Generally, what we hear from Republicans at this time of economic difficulty -- when they're not just attacking Obama and grossly misrepresenting his views -- is that taxes should be lowered (especially for the wealthy "job creators"), that government spending needs to be cut drastically (specifically spending on entitlement programs or other social programs that Republicans object to ideologically, not spending on the military or other things they like), and that the unregulated free market (with the likes of Paul Ryan channeling Ayn Rand) is the key to eternal prosperity.

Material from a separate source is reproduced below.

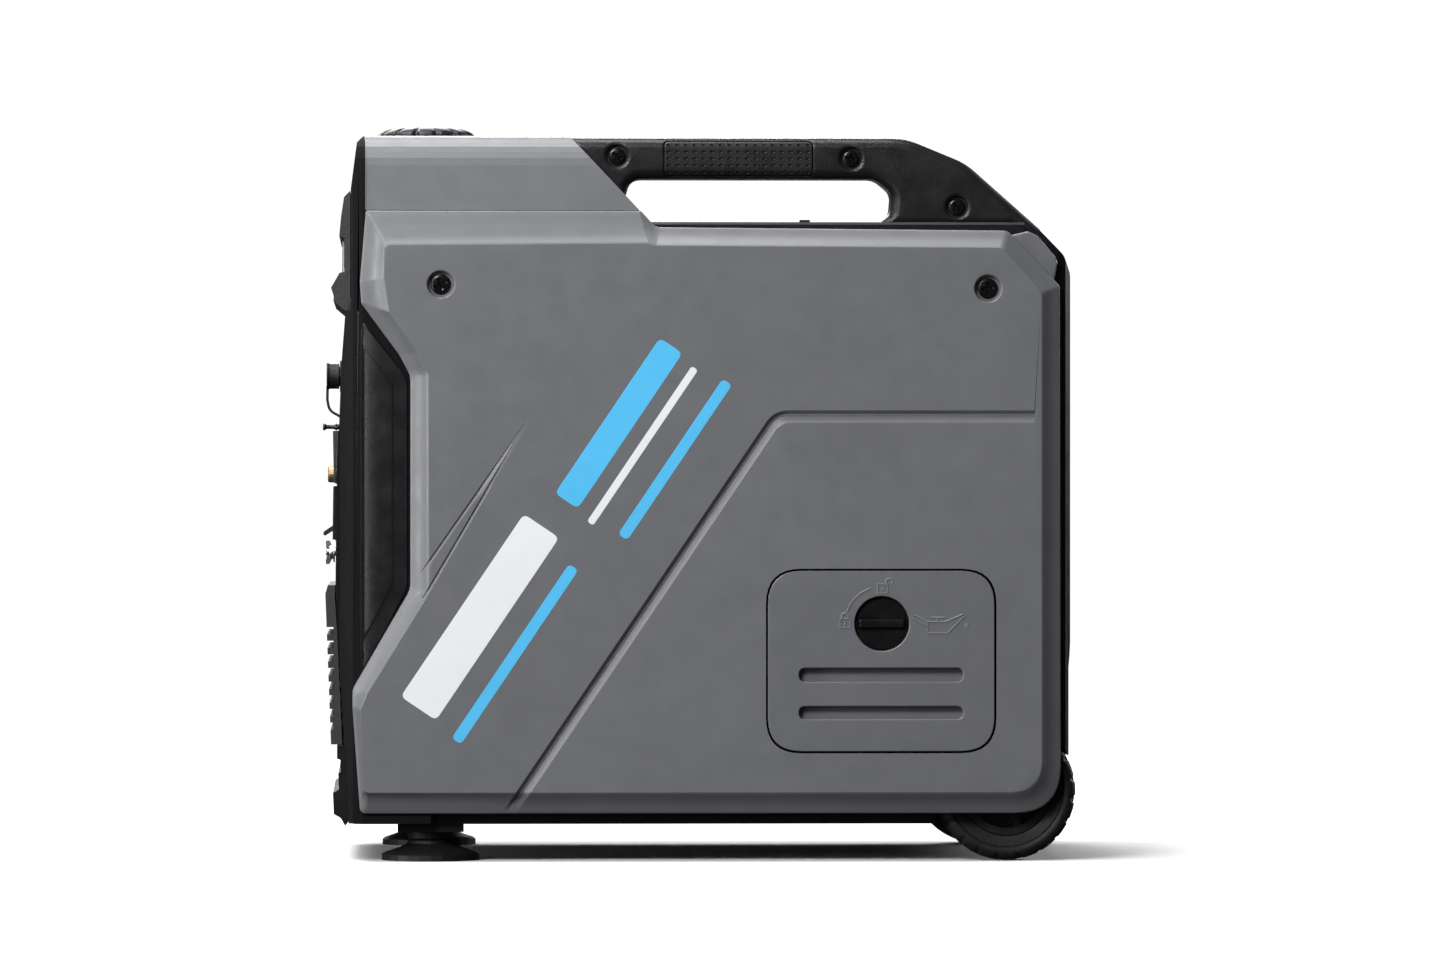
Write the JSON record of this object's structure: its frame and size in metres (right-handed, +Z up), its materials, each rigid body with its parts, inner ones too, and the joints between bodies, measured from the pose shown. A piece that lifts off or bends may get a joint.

Behind all this is a sense that Republicans actually want the economy to tank for partisan reasons and are sabotaging recovery efforts, not to mention a sense that Republicans really don't care about the poor at all, or even the middle class, and are focused mostly on expanding the wealth of the super-wealthy, individual and corporate alike -- but of course Republicans rarely admit any of this openly.
Enter Rick Santorum, who welcomes suffering because, apparently, it's Christian to suffer at the hands of an economic and political system that rewards the wealthy and punishes everyone else.
Feel better, all you people having difficulty putting food on the table, paying your bills, and taking care of your children? Just keep suffering. Santorum and the GOP won't be there to help you one bit.
Credit Santorum for being honest, I suppose. This is what many Republicans believe, based on their "Christian" faith. But of course he's just giving explicit voice to the assholish, don't-give-a-shit conservatism that dominates the Party of Cruelty and Brutality that is today's GOP.